I think part of the point of the moogles trying to hammer home Sidurgu's care for Rielle was because his own "flame" wasn't clear--his own motivations were confused and that was making it impossible for him to succeed in his mission. Was he out for revenge for his parents, for Fray, etc.? Or was he doing all these things because he genuinely wanted to protect Rielle? Until he got his own priorities straightened out, they were just living from fight to fight, aimlessly wandering down a unhappy path. His character development was all about him realizing that the abyss doesn't just respond to pain and power. Its strength can be summoned up by many other means as well, including truly noble causes.
Ah, it's nice to see people who actually pay attention to storylines.
I know the 51-60 DRK storyline is very much overshadowed by the 30-50 journey, but I feel that the differences between each arc are very important. Before Sid entered the picture, the player had no true motivation for touching the dark. This led to the creation of Fray as a construct who steadily worked to take control of everything the player did. To feed the player's understandable resentment at having to do everything for everyone into something sinister, angry, and dark. This is representative of failing to control the Abyss and falling into its clutches. Note that Fray was never happy with how much the player tapped into the darkness... s/he always asked for more; to make the player fall deeper and lose more control. Once the player pulls themselves from the brink of being completely lost, Sid enters the picture.

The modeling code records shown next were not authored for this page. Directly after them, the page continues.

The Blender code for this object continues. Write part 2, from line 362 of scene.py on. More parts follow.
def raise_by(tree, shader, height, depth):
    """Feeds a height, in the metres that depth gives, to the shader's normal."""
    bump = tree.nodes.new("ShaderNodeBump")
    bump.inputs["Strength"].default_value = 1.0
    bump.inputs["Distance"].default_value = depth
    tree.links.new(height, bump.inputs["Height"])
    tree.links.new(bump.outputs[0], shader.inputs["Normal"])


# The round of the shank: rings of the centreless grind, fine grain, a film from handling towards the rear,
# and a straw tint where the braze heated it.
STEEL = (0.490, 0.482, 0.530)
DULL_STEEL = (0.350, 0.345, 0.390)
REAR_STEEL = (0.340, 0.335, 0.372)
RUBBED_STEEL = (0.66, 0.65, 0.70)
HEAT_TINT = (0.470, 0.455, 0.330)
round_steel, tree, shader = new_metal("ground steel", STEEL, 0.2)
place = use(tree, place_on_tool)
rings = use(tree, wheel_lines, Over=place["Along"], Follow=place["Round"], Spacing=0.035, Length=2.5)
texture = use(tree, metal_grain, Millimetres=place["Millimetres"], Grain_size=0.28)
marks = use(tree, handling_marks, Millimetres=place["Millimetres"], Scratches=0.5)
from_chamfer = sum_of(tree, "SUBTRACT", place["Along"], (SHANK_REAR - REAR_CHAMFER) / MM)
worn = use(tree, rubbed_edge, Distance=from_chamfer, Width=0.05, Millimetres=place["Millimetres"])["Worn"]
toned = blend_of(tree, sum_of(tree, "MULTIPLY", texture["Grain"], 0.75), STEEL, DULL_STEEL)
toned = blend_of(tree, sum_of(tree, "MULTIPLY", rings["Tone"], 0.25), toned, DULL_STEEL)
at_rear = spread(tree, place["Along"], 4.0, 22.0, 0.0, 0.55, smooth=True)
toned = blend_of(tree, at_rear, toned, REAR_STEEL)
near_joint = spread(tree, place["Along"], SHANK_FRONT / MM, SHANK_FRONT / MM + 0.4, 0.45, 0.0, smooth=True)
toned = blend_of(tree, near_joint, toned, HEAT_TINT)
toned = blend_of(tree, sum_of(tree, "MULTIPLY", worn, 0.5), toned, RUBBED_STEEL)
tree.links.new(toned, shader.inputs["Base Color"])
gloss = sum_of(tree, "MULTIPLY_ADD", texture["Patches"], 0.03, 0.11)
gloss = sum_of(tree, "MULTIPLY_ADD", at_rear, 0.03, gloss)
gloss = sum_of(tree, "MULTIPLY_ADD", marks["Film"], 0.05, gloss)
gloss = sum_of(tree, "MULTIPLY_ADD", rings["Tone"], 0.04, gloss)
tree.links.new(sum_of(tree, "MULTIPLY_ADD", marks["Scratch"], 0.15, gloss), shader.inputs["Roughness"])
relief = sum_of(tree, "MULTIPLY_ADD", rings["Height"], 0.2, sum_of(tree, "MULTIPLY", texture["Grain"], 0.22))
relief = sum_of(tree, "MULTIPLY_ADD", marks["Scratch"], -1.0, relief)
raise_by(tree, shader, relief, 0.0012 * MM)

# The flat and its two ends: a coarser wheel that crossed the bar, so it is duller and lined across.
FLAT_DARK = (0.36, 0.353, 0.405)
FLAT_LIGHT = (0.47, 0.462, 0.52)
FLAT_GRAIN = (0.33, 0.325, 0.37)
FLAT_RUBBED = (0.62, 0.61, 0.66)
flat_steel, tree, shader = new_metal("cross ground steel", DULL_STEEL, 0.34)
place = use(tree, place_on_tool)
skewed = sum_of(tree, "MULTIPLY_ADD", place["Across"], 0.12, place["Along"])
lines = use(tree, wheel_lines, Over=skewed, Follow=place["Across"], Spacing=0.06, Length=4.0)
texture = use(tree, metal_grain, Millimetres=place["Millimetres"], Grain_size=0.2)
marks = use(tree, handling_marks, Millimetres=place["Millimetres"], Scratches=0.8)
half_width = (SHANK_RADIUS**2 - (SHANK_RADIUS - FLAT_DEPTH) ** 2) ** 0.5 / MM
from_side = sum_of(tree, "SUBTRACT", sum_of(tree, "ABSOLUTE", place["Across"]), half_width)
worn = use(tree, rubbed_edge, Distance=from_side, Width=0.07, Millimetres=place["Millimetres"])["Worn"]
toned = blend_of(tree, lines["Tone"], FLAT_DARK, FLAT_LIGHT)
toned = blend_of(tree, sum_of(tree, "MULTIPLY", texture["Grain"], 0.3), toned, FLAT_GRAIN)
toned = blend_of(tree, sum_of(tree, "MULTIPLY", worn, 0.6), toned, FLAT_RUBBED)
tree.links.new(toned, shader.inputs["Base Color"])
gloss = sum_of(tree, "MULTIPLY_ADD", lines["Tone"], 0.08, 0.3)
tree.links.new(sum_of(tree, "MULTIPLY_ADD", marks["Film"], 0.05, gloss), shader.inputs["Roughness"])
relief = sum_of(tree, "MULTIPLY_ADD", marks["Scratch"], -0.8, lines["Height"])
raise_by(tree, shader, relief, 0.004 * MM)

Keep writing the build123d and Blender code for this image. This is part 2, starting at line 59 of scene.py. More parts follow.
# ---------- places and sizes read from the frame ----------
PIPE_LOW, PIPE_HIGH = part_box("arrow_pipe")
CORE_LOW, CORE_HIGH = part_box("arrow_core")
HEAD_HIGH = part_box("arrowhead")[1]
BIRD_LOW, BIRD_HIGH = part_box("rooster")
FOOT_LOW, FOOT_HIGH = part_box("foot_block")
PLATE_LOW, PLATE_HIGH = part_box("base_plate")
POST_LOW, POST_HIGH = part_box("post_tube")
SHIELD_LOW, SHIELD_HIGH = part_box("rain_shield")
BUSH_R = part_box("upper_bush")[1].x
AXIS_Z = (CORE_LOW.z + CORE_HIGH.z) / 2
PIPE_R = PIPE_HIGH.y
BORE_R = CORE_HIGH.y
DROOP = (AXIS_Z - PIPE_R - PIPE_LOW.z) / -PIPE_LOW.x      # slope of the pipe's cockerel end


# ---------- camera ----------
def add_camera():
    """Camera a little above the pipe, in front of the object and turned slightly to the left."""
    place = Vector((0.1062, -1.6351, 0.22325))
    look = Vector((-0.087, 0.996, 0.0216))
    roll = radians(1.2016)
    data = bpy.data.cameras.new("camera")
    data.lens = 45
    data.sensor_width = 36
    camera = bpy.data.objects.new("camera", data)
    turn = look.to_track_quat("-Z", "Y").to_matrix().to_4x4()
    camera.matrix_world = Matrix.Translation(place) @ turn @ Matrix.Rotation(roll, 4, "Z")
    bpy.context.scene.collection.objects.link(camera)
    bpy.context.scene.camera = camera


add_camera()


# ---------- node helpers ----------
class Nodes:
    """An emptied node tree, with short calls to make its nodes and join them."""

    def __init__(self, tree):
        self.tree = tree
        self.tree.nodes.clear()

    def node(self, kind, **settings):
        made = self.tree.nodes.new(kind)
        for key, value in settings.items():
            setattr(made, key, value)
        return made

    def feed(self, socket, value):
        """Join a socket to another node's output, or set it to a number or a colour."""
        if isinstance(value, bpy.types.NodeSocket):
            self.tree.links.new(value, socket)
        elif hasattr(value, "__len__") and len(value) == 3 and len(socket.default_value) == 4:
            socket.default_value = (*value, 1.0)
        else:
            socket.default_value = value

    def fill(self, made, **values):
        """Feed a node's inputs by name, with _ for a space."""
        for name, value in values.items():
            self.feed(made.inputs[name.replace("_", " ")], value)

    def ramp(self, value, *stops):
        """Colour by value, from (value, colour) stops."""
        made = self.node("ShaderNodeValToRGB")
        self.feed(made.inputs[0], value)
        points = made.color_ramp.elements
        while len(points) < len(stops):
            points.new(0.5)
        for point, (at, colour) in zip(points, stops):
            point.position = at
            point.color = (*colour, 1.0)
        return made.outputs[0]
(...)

Whereas the 30-50 arc showed the consequences of tapping into the Abyss without the guiding light that sarehptar describes, the 51-60 arc teaches the player how to find that light. Sid ultimately finds that light in his affection for Rielle. At the end of this arc, you get to declare to Sid your motivation for tapping into the darkness. Your choice here is your own; what truly matters is that you finally have that guiding light as well.And then you wipe one million times in Alex Savage and get really angry at everything again
TL;DR: The Dark Knight story is great.
its a good place to start a character, see as how the yandere personality trait would make a DRK seem powerful, but in actuality would have some real weaknesses in it that character development could work out. (or in a villain, make worse)
Hmmm. Now I wonder how Alphinaud would react when he realizes that he's paired with a DRKyandere.
I wish lol. Right now I feel like a weaker DRK compare to Sid because SE refuses to let us outright kill in the game. We only kill in self-defense which isn't the same as taking someone out because you felt like it. Darkside is living proof that the Darkness within our hearts is close to none. Image if we were allowed more than 10% of the Darkness we hold? That aura would be oozing with death and despair.
Absolutely agreed. I've done all but two of the 50-60 quest lines now, and nothing comes close to DRK. To me, both parts of the story were great... The first part, with Fray, was just fantastic writing because it taps into not only realistic thoughts of your WoL character but also your own thoughts ("Why do I have to keep doing these crappy fetch quests?"). Although I agree that the 30-50 arc shows the dangers of tapping into the abyss unchecked, I also think there was another element to its message too: Fray, especially in that last cutscene, was all about you learning to accept your pre-existing darkness. The whole thing came off, to me at least, like the WoL's own inner-abyss (lol that sounds so emo) crying out due to being so intensely repressed. The WoL has to be this shining beacon of goodness--there's no room or time for resentment, negativity, selfishness, or anything we associate with the Dark. The WoL kept pushing all this stuff aside in order to present more "Light" by the day, but being completely light isn't healthy. Shutting down anything that isn't "perfect" only causes you to literally tear yourself in two, and I felt like Fray, while trying to draw the WoL deeper into darkness, was also just trying to stop the pain of constant self-rejection and contradiction between the light and dark halves. Learning to accept the darkness at 50, made us, in a sense, a healthier person overall, which is why even though we were untrained, we were the ones who were able to basically lead Sid along and help him figure things out.
51-60 was just damn adorable IMHO. There was so much potential to try and overload the grit and edginess and despair, and instead they took a route that looks at the connections between people a lot more retrospectively. There were so many slightly-more-subtle elements (like how Sid "used to talk more" when Fray was around, and the dragon lamenting her lost love through Rielle) that gave the story a lot more resonance than many of the other job quest lines. The intersecting elements of loss, betrayal, familial ties (both blood family and found family), and balancing a desire for vengeance with a desire to protect added up to a lot of wonderful nuance that I didn't expect in a "I stare into the abysssss" stylistic job. I felt like the 51-60 quest line really tried to challenge players' long-built-in conceptions of how darkness is supposed to "work" and who and how it is used. The enemies are the "good guys," the supposedly righteous ones, and here we are picking flowers and poking moogles and raising smol elf daughters to tap into our inner void, rawr! It was really refreshing compared to how wangsty it could have been.